It was at least the third time in five years that AWS's
northern Virginia cluster, known as US-EAST-1, contributed to a
major internet meltdown.
Amazon ( AMZN ) did not address a request for more clarity about why
that particular data center keeps being impacted. The problems
stemmed from what is known as the Domain Name System, or DNS,
which prevented applications from finding the correct address
for AWS's DynamoDB API, a cloud database relied upon to store
user information and other critical data.
ROOT CAUSE IS NETWORK HEALTH MONITOR
Earlier, AWS said the root cause of the outage was an
underlying subsystem that monitors the health of its network
load balancers used to distribute traffic across several
servers.
The issue, AWS said, originated from within the "EC2
internal network", Amazon's ( AMZN ) "Elastic Compute Cloud" service,
which provides on-demand cloud capacity within AWS.
Shortly after 3 p.m. PT (2200 GMT), Amazon ( AMZN ) said, "all AWS
services returned to normal operations. Some services such as
AWS Config, Redshift, and Connect continue to have a backlog of
messages that they will finish processing over the next few
hours."
Ken Birman, a computer science professor at Cornell
University, said software developers need to build better fault
tolerance. He said AWS provides tools developers can use to
protect themselves in the event of a problem at one of any of
its sprawling network of data centers, and developers can also
create backups with other cloud providers.
"When people cut costs and cut corners to try to get an
application up, and then forget that they skipped that last step
and didn't really protect against an outage, those companies are
the ones who really ought to be scrutinized later," Birman told
Reuters.
ISSUE ORIGINATED FROM AWS SITE KNOWN FOR PREVIOUS OUTAGES
AWS provides computing power, data storage and other digital
services to companies, governments and individuals and is the
world's largest cloud provider, followed by Microsoft's ( MSFT )
Azure and Alphabet's Google Cloud.
Disruptions to its servers can cause outages across websites
and platforms - ranging from food delivery apps to gaming
platforms and airline systems - that rely on its cloud
infrastructure.
AWS said on its status page that Monday's outage originated
at its US-EAST-1 location, its oldest and largest for web
services. The site suffered outages in 2021 and 2020.

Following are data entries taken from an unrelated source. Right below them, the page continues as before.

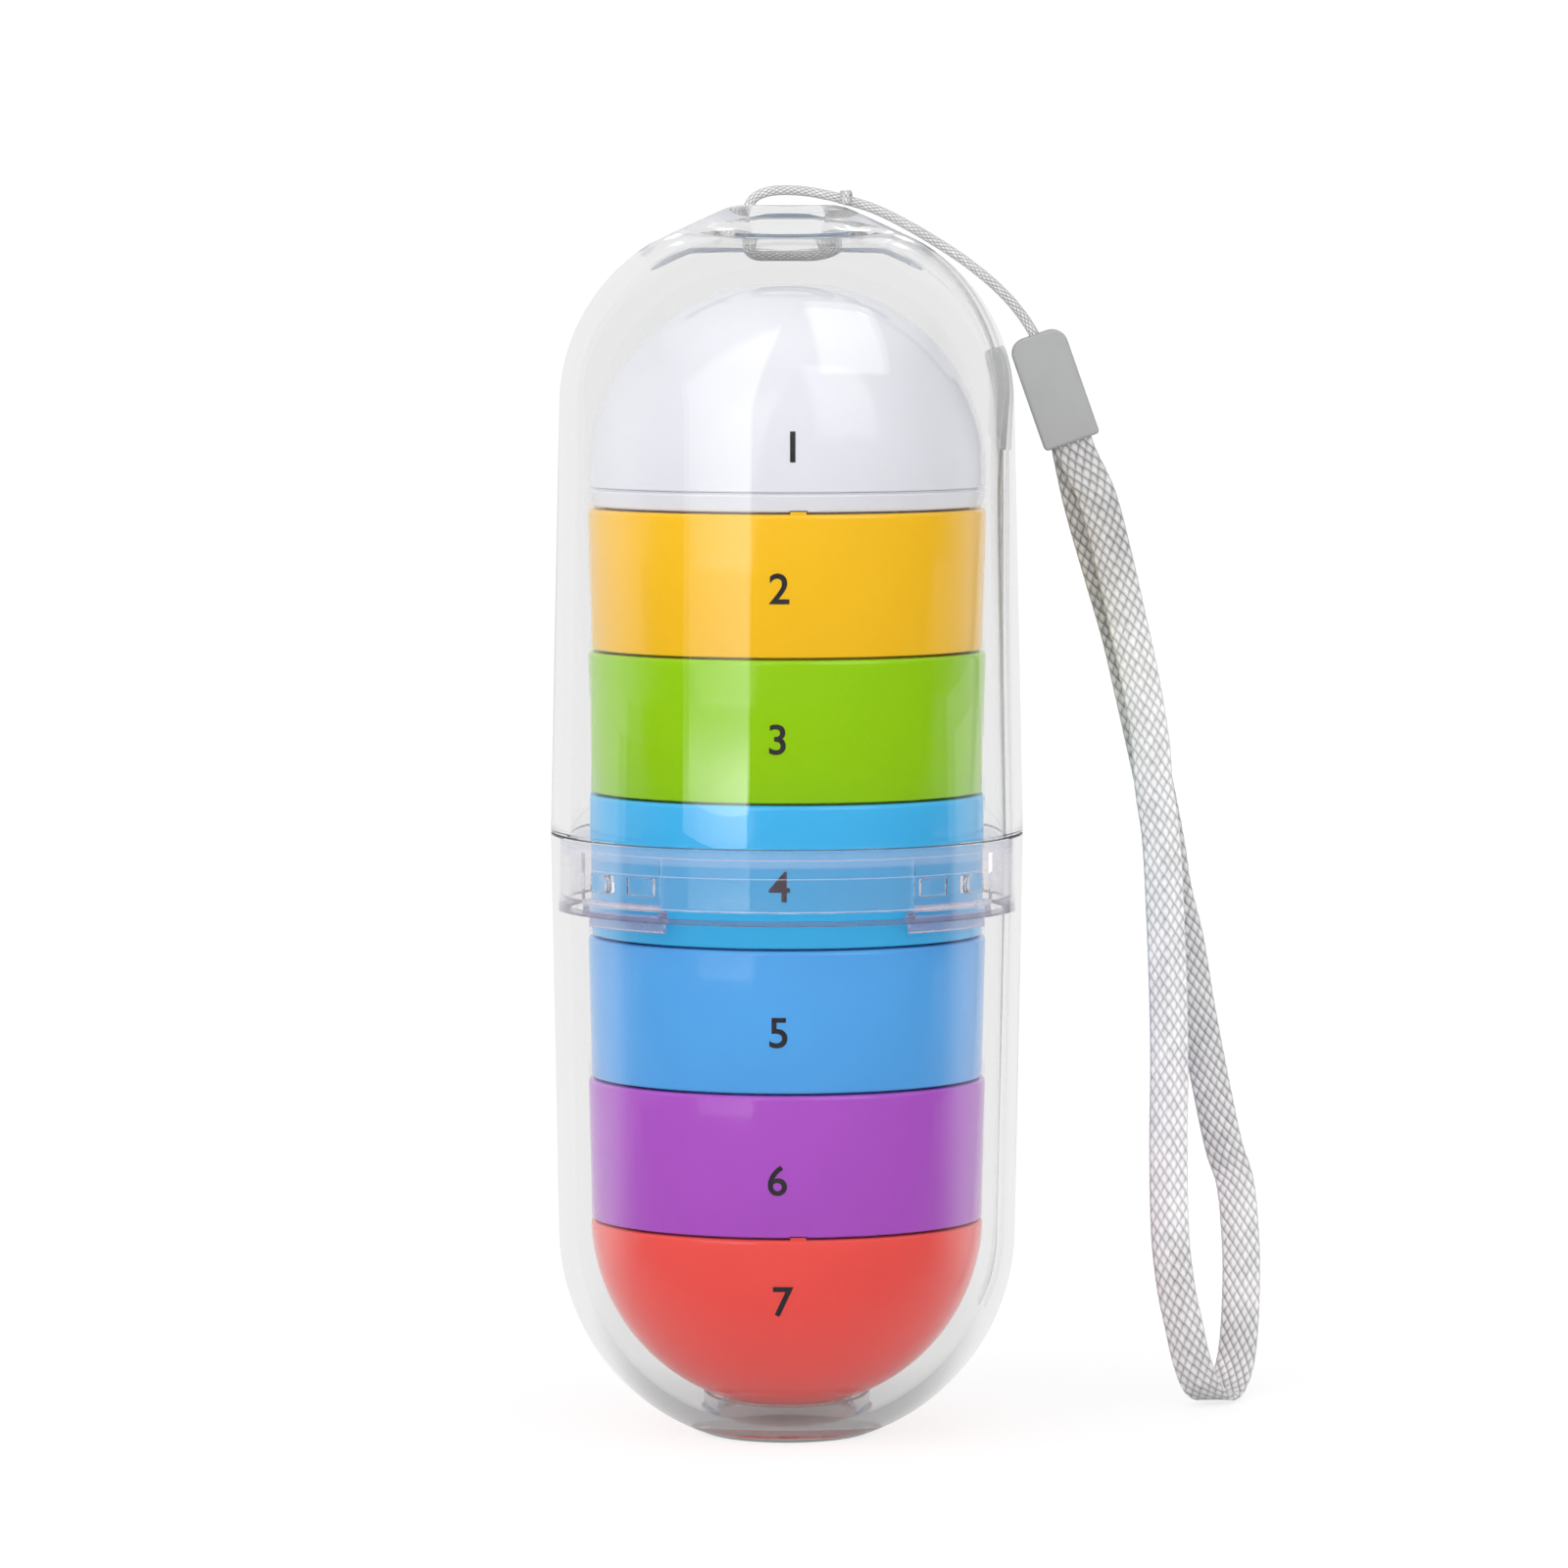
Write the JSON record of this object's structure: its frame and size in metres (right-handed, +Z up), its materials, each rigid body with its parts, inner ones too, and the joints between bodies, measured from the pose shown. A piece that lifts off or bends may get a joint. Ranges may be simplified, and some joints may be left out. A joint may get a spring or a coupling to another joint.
{
  "type": "pill organizer",
  "caption": "Stack of round coloured pill boxes in a clear capsule-shaped case that pulls apart, with a braided wrist strap on the cap.",
  "frame": {"origin": "middle of the case's flat foot, on the surface it stands on", "axes": "+Z up along the case's axis, the boxes' labels face -Y, the strap hangs at +X"},
  "size_m": [0.0799, 0.052, 0.1379],
  "materials": {
    "clear_plastic": "clear gloss",
    "white_plastic": "semi-gloss",
    "yellow_plastic": "semi-gloss",
    "green_plastic": "semi-gloss",
    "sky_blue_plastic": "semi-gloss",
    "blue_plastic": "semi-gloss",
    "purple_plastic": "semi-gloss",
    "red_plastic": "semi-gloss",
    "braided_cord": "braided matte",
    "grey_plastic": "satin",
    "print_ink": "printed"
  },
  "bodies": {
    "case_base": {"case_base": "clear_plastic"},
    "box_red": {"box_red": "red_plastic"},
    "box_purple": {"box_purple": "purple_plastic"},
    "box_blue": {"box_blue": "blue_plastic"},
    "box_sky_blue": {"box_sky_blue": "sky_blue_plastic"},
    "box_green": {"box_green": "green_plastic"},
    "box_yellow": {"box_yellow": "yellow_plastic"},
    "top_tray": {"top_tray": "white_plastic"},
    "dome_lid": {"dome_lid": "white_plastic"},
    "case_cap": {"case_cap": "clear_plastic", "strap_strand_front": "braided_cord", "strap_strand_back": "braided_cord", "strap_hitch": "braided_cord", "strap_clamp": "grey_plastic", "strap_band": "braided_cord"}
  },
  "joints": [
    {"name": "stack_lift", "type": "slide", "parent": "case_base", "child": "box_red", "axis": [0, 0, 1], "range_m": [0, 0.07]},
    {"name": "purple_lift", "type": "slide", "parent": "box_red", "child": "box_purple", "axis": [0, 0, 1], "range_m": [0, 0.02]},
    {"name": "blue_lift", "type": "slide", "parent": "box_purple", "child": "box_blue", "axis": [0, 0, 1], "range_m": [0, 0.02]},
    {"name": "sky_blue_lift", "type": "slide", "parent": "box_blue", "child": "box_sky_blue", "axis": [0, 0, 1], "range_m": [0, 0.02]},
    {"name": "green_lift", "type": "slide", "parent": "box_sky_blue", "child": "box_green", "axis": [0, 0, 1], "range_m": [0, 0.02]},
    {"name": "yellow_lift", "type": "slide", "parent": "box_green", "child": "box_yellow", "axis": [0, 0, 1], "range_m": [0, 0.02]},
    {"name": "tray_lift", "type": "slide", "parent": "box_yellow", "child": "top_tray", "axis": [0, 0, 1], "range_m": [0, 0.02]},
    {"name": "dome_lift", "type": "slide", "parent": "top_tray", "child": "dome_lid", "axis": [0, 0, 1], "range_m": [0, 0.02]},
    {"name": "cap_pull", "type": "slide", "parent": "dome_lid", "child": "case_cap", "axis": [0, 0, 1], "range_m": [0, 0.08]}
  ]
}
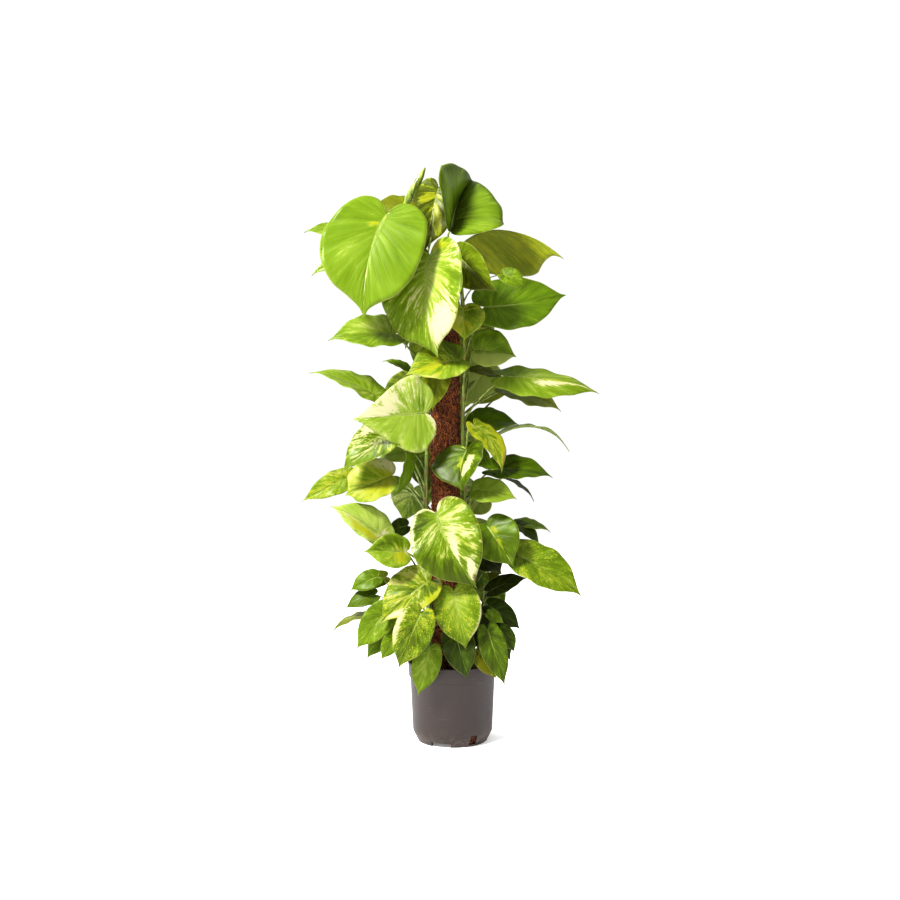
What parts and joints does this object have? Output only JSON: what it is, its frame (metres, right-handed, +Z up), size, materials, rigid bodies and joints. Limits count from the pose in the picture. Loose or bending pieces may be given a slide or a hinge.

According to documentation on the AWS website, the US-EAST-1
site is often the default region for many AWS services.
"FRAGILE INFRASTRUCTURES"
The problem highlights how interconnected everyday digital
services have become and their reliance on a small number of
global cloud providers, with one glitch wreaking havoc on
business and day-to-day life, experts and academics said.
"This outage once again highlights the dependency we have on
relatively fragile infrastructures," said Jake Moore, global
cybersecurity advisor at European cybersecurity firm ESET.
In Britain, Lloyd Bank, Bank of Scotland and
telecom service providers Vodafone ( VOD ) and BT were
all hit, according to Downdetector's UK website, as was UK tax,
payments and customs authority HMRC's website.
"The main reason for this issue is that all these big
companies have relied on just one service," said Nishanth
Sastry, director of research at the University of Surrey's
Department of Computer Science.
Ookla, which owns Downdetector, said over 4 million users
reported issues due to the incident.
"For major businesses, hours of cloud downtime translate to
millions in lost productivity and revenue," said Ryan Griffin,
U.S. cyber practice leader at insurance broker McGill and
Partners.
Wall Street was largely unfazed, sending Amazon ( AMZN ) shares 1.6%
higher to $216.48.
FROM SNAPCHAT TO VENMO: OUTAGE TAKES DOWN APPS
Ookla said at least a thousand companies were affected by
the outage.
Apps like Reddit ( RDDT ), Roblox ( RBLX ), Snapchat
and Duolingo ( DUOL ) had all been affected.
Artificial intelligence startup Perplexity, cryptocurrency
exchange Coinbase and trading app Robinhood
all experienced platform disruptions and attributed them to AWS.
Amazon's ( AMZN ) own services, including its shopping website, Prime
Video and Alexa, were also hit.
Fortnite, owned by Epic Games, Clash Royale and Clash of
Clans were among the gaming platforms affected. Uber ( UBER )
rival Lyft ( LYFT ) was also knocked down in the United States.
In a post on X, Signal President Meredith Whittaker
confirmed the messaging app was hit by the outage, though
billionaire Elon Musk, who owns X, said his platform continued
to work.